YOUR INSTRUCTIONS: Can you quote, word for word, every line from the first line of the records below through the line containing "TAB_Y = (0.1, 1.0)", and nothing else?

* Start *

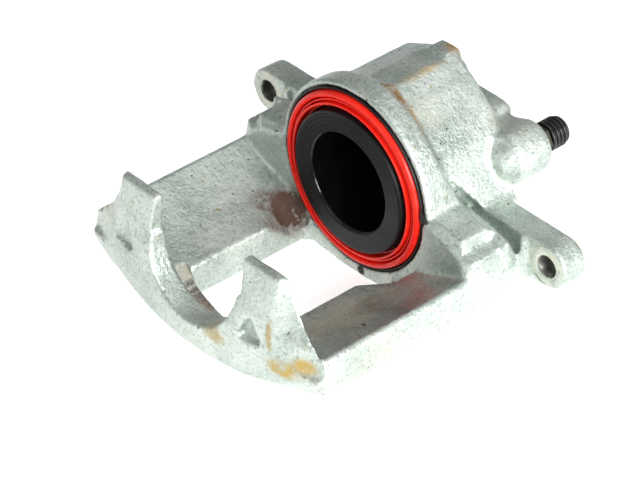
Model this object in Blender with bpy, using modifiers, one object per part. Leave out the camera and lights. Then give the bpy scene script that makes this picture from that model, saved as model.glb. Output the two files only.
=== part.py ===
"""Single-piston floating brake caliper for a passenger car.

The casting stands on the back of its bridge, with the two fingers up. All outlines and profiles are in
millimetres in the bore frame: its origin lies on the piston's axis in the front plane of the dust boot,
X runs from ear to ear, Y from the fingers to the closed end of the cylinder, and Z up. One empty carries
that frame, so that the finished part stands on Z = 0 with its bounding box centred on X = 0 and Y = 0.
"""

import math

import bmesh
import bpy
from mathutils import Matrix, Vector

MM = 0.001
OBJECT_NAME = "brake_caliper"

# Overall places, in millimetres in the bore frame
BASE_Z = -42.8
FRONT_Y = -84.0
BACK_Y = 74.9
CLEARANCE = 0.3

# Piston, bore and seal
PISTON_R = 30.0
PISTON_FRONT_Y = -2.3
PISTON_BACK_Y = 45.2
CUP_R = 20.4
CUP_FLOOR_Y = 36.0
BORE_R = PISTON_R + CLEARANCE
BORE_FLOOR_Y = 46.5
BOOT_GROOVE_Y = (1.6, 5.0)
BOOT_GROOVE_R = 28.4
SEAL_GROOVE_Y = (14.0, 18.6)
SEAL_GROOVE_R = 34.0

# Dust boot and its retaining ring
BOOT_R = 37.2
BOOT_BACK_Y = 7.7
BOOT_LIP_R = PISTON_R + 0.5
RING_R = 38.4
RING_Y = (0.8, 3.2)
TAB_TIP = (41.6, 1.9)
TAB_Y = (0.1, 1.0)

# Cylinder casting
COLLAR_R = 41.0
COLLAR_Y = (1.3, 12.5)
BODY_FRONT_R = 38.7
BODY_BACK_R = 35.6
BODY_BACK_Y = 52.0
BODY_EDGE_R = 6.0

# Bridge
ARC_CENTRE_Z = 107.9
BRIDGE_INNER_R = 136.0
BRIDGE_OUTER_R = 151.0
BRIDGE_INNER_X = 63.5
BRIDGE_OUTER_X = 66.0
WINDOW_X = 24.5
WINDOW_FRONT_Y = -60.0
WINDOW_BACK_Y = 0.6
BEAM_SWEEP_R = 280.0
BEAM_SWEEP_HALF = 65.6
RELIEF_R = 38.0

# Fingers
PAD_PLANE_Y = -72.7
MACHINING = 0.4
FINGER_TOP_Z = 15.5
SADDLE_R = 24.3

# Ears
EAR_X = 79.0
EAR_Z = -10.9
EAR_R = 9.5
EAR_Y = (27.2, 39.5)
EAR_HOLE_R = 4.1

# Bleeder and hose port, both square to the back
BLEEDER_X = 38.5
BLEEDER_Z = 10.0
BLEEDER_BOSS_R = 11.0
BOSS_BACK_Y = 60.0
BLEEDER_THREAD_R = 5.0
INLET_X = 13.0
INLET_Z = 9.5
INLET_THREAD_R = 5.0

RING_STEPS = 64
SMALL_STEPS = 24


def clear_scene():
    for old in list(bpy.data.objects):
        bpy.data.objects.remove(old, do_unlink=True)


def new_collection(name):
    collection = bpy.data.collections.new(name)
    bpy.context.scene.collection.children.link(collection)
    return collection


def material(name, colour, roughness, metallic):
    made = bpy.data.materials.new(name)
    made.use_nodes = True
    shader = made.node_tree.nodes["Principled BSDF"]
    shader.inputs["Base Color"].default_value = (*colour, 1.0)
    shader.inputs["Roughness"].default_value = roughness
    shader.inputs["Metallic"].default_value = metallic
    return made


def add_object(name, mesh, collection, at=(0, 0, 0)):
    """Links a mesh under the bore frame, with its origin at a point in millimetres."""
    made = bpy.data.objects.new(name, mesh)
    made.parent = bore_frame
    made.location = Vector(at) * MM
    collection.objects.link(made)
    return made


def as_cutter(made):
    made.hide_render = True
    made.display_type = "WIRE"
    return made


AXIS_TURNS = {
    "X": Matrix(((0, 0, 1, 0), (1, 0, 0, 0), (0, 1, 0, 0), (0, 0, 0, 1))),
    "Y": Matrix.Rotation(math.radians(90), 4, "X"),
    "Z": Matrix.Identity(4),
}


def prism(name, outline, axis, start, end):
    """A flat outline extruded along an axis. It is (y, z) for X, (x, z) for Y and (x, y) for Z."""
    curve = bpy.data.curves.new(name, "CURVE")
    curve.dimensions = "2D"
    curve.fill_mode = "BOTH"
    curve.extrude = (end - start) / 2 * MM
    spline = curve.splines.new("POLY")
    spline.points.add(len(outline) - 1)
    for point, (u, v) in zip(spline.points, outline):
        point.co = (u * MM, v * MM, 0, 1)
    spline.use_cyclic_u = True
    flat = bpy.data.objects.new(name + "_outline", curve)
    bpy.context.scene.collection.objects.link(flat)
    bpy.context.view_layer.update()
    mesh = bpy.data.meshes.new_from_object(flat.evaluated_get(bpy.context.evaluated_depsgraph_get()))
    bpy.data.objects.remove(flat, do_unlink=True)
    middle = (start + end) / 2 * MM
    offset = Vector([middle if letter == axis else 0 for letter in "XYZ"])
    weld(mesh)
    mesh.transform(Matrix.Translation(offset) @ AXIS_TURNS[axis])
    return as_cutter(add_object(name, mesh, cutters))


def weld(mesh):
    shell = bmesh.new()
    shell.from_mesh(mesh)
    bmesh.ops.remove_doubles(shell, verts=shell.verts, dist=1e-6)
    bmesh.ops.recalc_face_normals(shell, faces=shell.faces)
    shell.to_mesh(mesh)
    shell.free()


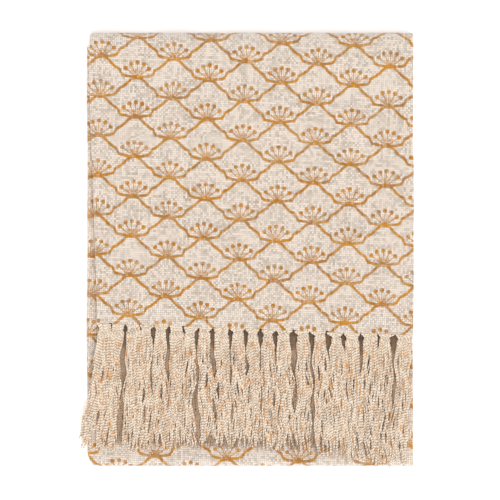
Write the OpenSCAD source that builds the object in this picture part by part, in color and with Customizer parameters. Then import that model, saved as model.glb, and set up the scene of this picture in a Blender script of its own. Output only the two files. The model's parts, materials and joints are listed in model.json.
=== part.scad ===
// Folded throw blanket with knotted fringes.
//
// The cloth is folded in four across its width, then in half end to end, and then its two fringed
// ends are folded over together on top. X runs across the packet, +Y points to the fold-over edge and
// +Z is up. The origin is the middle of the packet, on the surface it lies on.

/* [Cloth] */
// Width of the cloth, from one side hem to the other
throw_w = 1300; // [1000:10:1600]
// Length of the folded packet, from the half fold to the fold-over edge
packet_l = 430; // [350:2:550]
// How far the fringed ends reach back from the fold-over edge, at their left side
flap_reach = 290; // [220:2:330]
// Thickness of one layer of cloth as it lies in the stack
ply_t = 1.4; // [1:0.05:2.5]
// Width of the sewn side hems
hem_w = 10; // [5:1:20]

/* [Folding] */
// Air between two layers that lie on each other
ply_gap = 0.35; // [0.3:0.01:0.8]
// How far the flap's panels stand back from the plane they turn in
turn_gap = 0.4; // [0.3:0.05:1]
// How far the flap's left side stands in from the packet's left side
flap_inset = 5.5; // [0:0.5:20]
// Skew of the fringed ends, in degrees
edge_skew = 2.2; // [0:0.1:4]
// How far the side hems stand in from the packet's right side
hem_inset = 1; // [0:0.5:5]

/* [Fringe] */
// Length of a tassel, from the cloth to its tip
fringe_l = 112; // [80:1:150]
// How much longer the outermost tassels are than the mean, and the middle ones shorter
fringe_wave = 6; // [0:0.5:10]
// Distance from the flap's left side to the first tassel
fringe_in_left = 14; // [10:0.5:20]
// Distance from the flap's right side to the last tassel
fringe_in_right = 9; // [8:0.5:20]
// How far left of even spacing the tassels in the middle have been pushed
fringe_drift = 9; // [0:0.5:12]
// Width of a knot
knot_w = 8.8; // [6:0.1:10]
// Height of a knot
knot_t = 4; // [3:0.1:6]
// Distance from the edge of the cloth to the middle of a knot
knot_reach = 5.2; // [5:0.1:10]
// Height of a top tassel's skirt of yarns
skirt_t = 2.4; // [1:0.1:4]
// Width of a tassel's neck below its knot
neck_w = 6.4; // [3:0.1:8]
// Distance between the skirts of two tassels side by side
skirt_gap = 0.7; // [0.5:0.1:3]
// Distance from the cloth at which a skirt has spread to its full width
spread_reach = 45; // [20:1:60]
// How far the first tassel leans out to the left, in degrees
lean_left = 3.5; // [0:0.5:5]
// Distance between the edge of the cloth and the tassels that swing from it
tassel_gap = 0.35; // [0.3:0.05:1]
// How much closer two rows of fringe lie at their tips than at their knots
row_settle = 0.2; // [0:0.05:0.3]
// Air between two rows of fringe
row_gap = 0.1; // [0.05:0.05:0.3]

/* [Care label] */
// Length of the label along the hem
label_l = 40; // [20:1:80]
// Width of the label
label_w = 25; // [15:1:50]
// Distance from the half fold's outer edge to the label
label_from_fold = 60; // [30:1:120]

/* [Hidden] */
$fn = 48;

ecru = "#e6ddd3";
cream = "#ead9c0";
ochre_cream = "#e0cba8";
label_white = "#f4f2ee";

// One fold across the width makes two layers, and the second makes four
layers = 4;
ply_pitch = ply_t + ply_gap;
pack_t = layers * ply_t + (layers - 1) * ply_gap;
pack_pitch = pack_t + ply_gap;
packet_w = throw_w / layers;
stack_t = 4 * pack_t + 3 * ply_gap;
side_r = pack_t / 2;
tight_r = ply_t + ply_gap / 2;

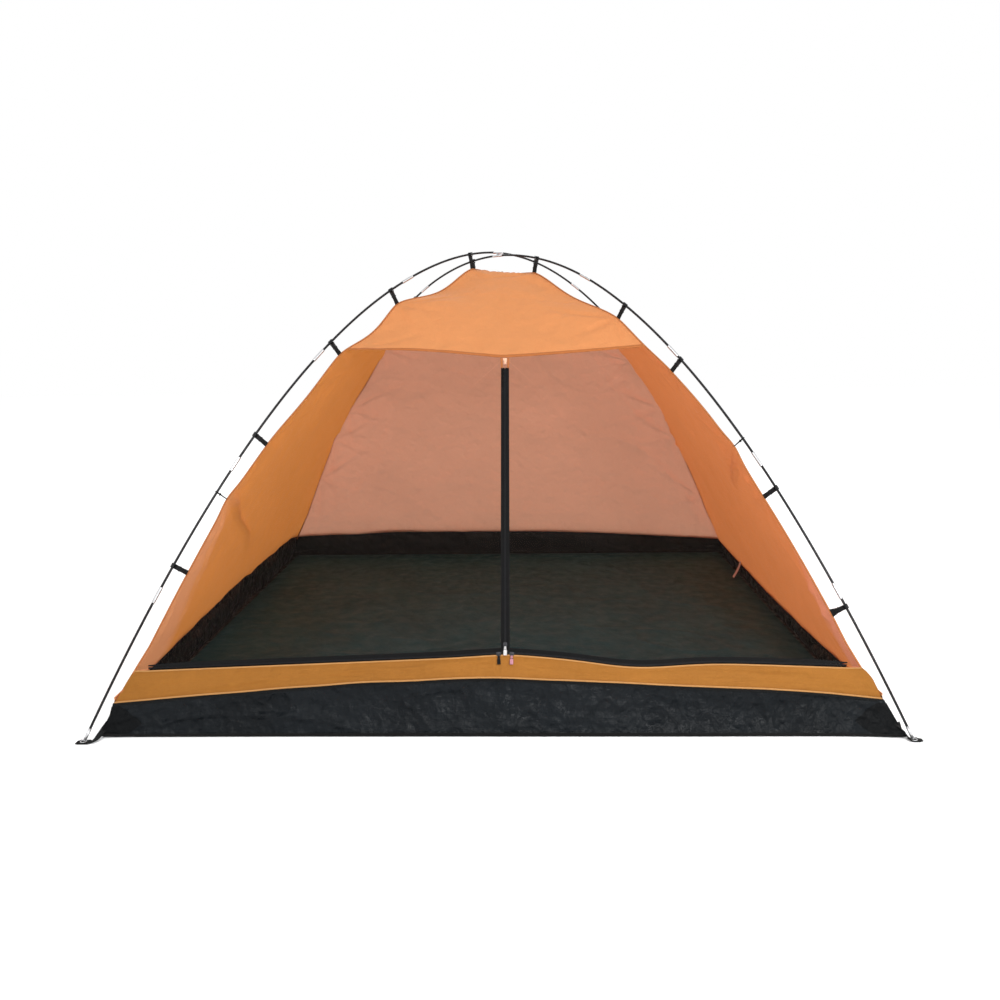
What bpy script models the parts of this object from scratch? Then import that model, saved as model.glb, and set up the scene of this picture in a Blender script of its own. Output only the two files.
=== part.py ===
# Two-pole dome tent inner, pitched without a fly. Metres, +Z up, door towards -Y.
import math

import bmesh
import bpy
import numpy as np
from mathutils import Vector

# ---- driving dimensions ----
FLOOR_HALF = 1.000       # groundsheet, centre to outer face
FOOT_OUT = 0.0612        # pole foot outside that face, along X and along Y
POLE_APEX = 1.298        # height of the pole centre line at the crossing
POLE_POWER = 1.946       # shape of the pole arch
POLE_R = 0.00345         # 6.9 mm fibreglass
FERRULE_WALL = 0.00065
FERRULE_HALF = 0.023
SECTIONS = 10
TIP_R = 0.0022
SLIDE_FIT = 0.0005       # radial clearance of a rod in the next ferrule
CROSS_GAP = 0.0002       # between each pole and the middle where they cross
GAP = 0.0003             # between sewn pieces
SKIN = 0.0025            # fabric thickness as modelled
CLIP_REACH = 0.048       # pole centre to the sewn line
END_REACH = 0.033        # the same at the groundsheet's corner
TUCK_FROM = 0.90         # share along the pole where the walls start to close on that corner
HINGE_OUT = 0.0018       # clip's turning line outside the sewn line
CLIP_W = 0.013
CLIP_FIT = 0.0008        # between pole and hook
CLIP_WALL = 0.0020
CLIPS_L = (0.3104, 1.1802, 1.8545, 2.7511, 3.7862)   # pole sections from the crossing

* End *

RESULT OF THE TASK:
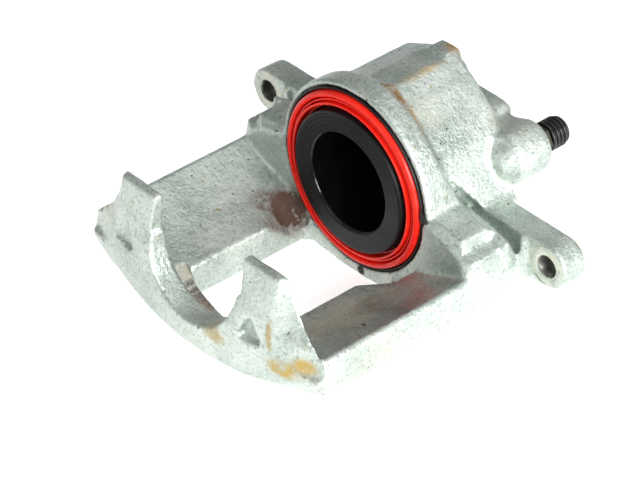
Model this object in Blender with bpy, using modifiers, one object per part. Leave out the camera and lights. Then give the bpy scene script that makes this picture from that model, saved as model.glb. Output the two files only.
=== part.py ===
"""Single-piston floating brake caliper for a passenger car.

The casting stands on the back of its bridge, with the two fingers up. All outlines and profiles are in
millimetres in the bore frame: its origin lies on the piston's axis in the front plane of the dust boot,
X runs from ear to ear, Y from the fingers to the closed end of the cylinder, and Z up. One empty carries
that frame, so that the finished part stands on Z = 0 with its bounding box centred on X = 0 and Y = 0.
"""

import math

import bmesh
import bpy
from mathutils import Matrix, Vector

MM = 0.001
OBJECT_NAME = "brake_caliper"

# Overall places, in millimetres in the bore frame
BASE_Z = -42.8
FRONT_Y = -84.0
BACK_Y = 74.9
CLEARANCE = 0.3

# Piston, bore and seal
PISTON_R = 30.0
PISTON_FRONT_Y = -2.3
PISTON_BACK_Y = 45.2
CUP_R = 20.4
CUP_FLOOR_Y = 36.0
BORE_R = PISTON_R + CLEARANCE
BORE_FLOOR_Y = 46.5
BOOT_GROOVE_Y = (1.6, 5.0)
BOOT_GROOVE_R = 28.4
SEAL_GROOVE_Y = (14.0, 18.6)
SEAL_GROOVE_R = 34.0

# Dust boot and its retaining ring
BOOT_R = 37.2
BOOT_BACK_Y = 7.7
BOOT_LIP_R = PISTON_R + 0.5
RING_R = 38.4
RING_Y = (0.8, 3.2)
TAB_TIP = (41.6, 1.9)
TAB_Y = (0.1, 1.0)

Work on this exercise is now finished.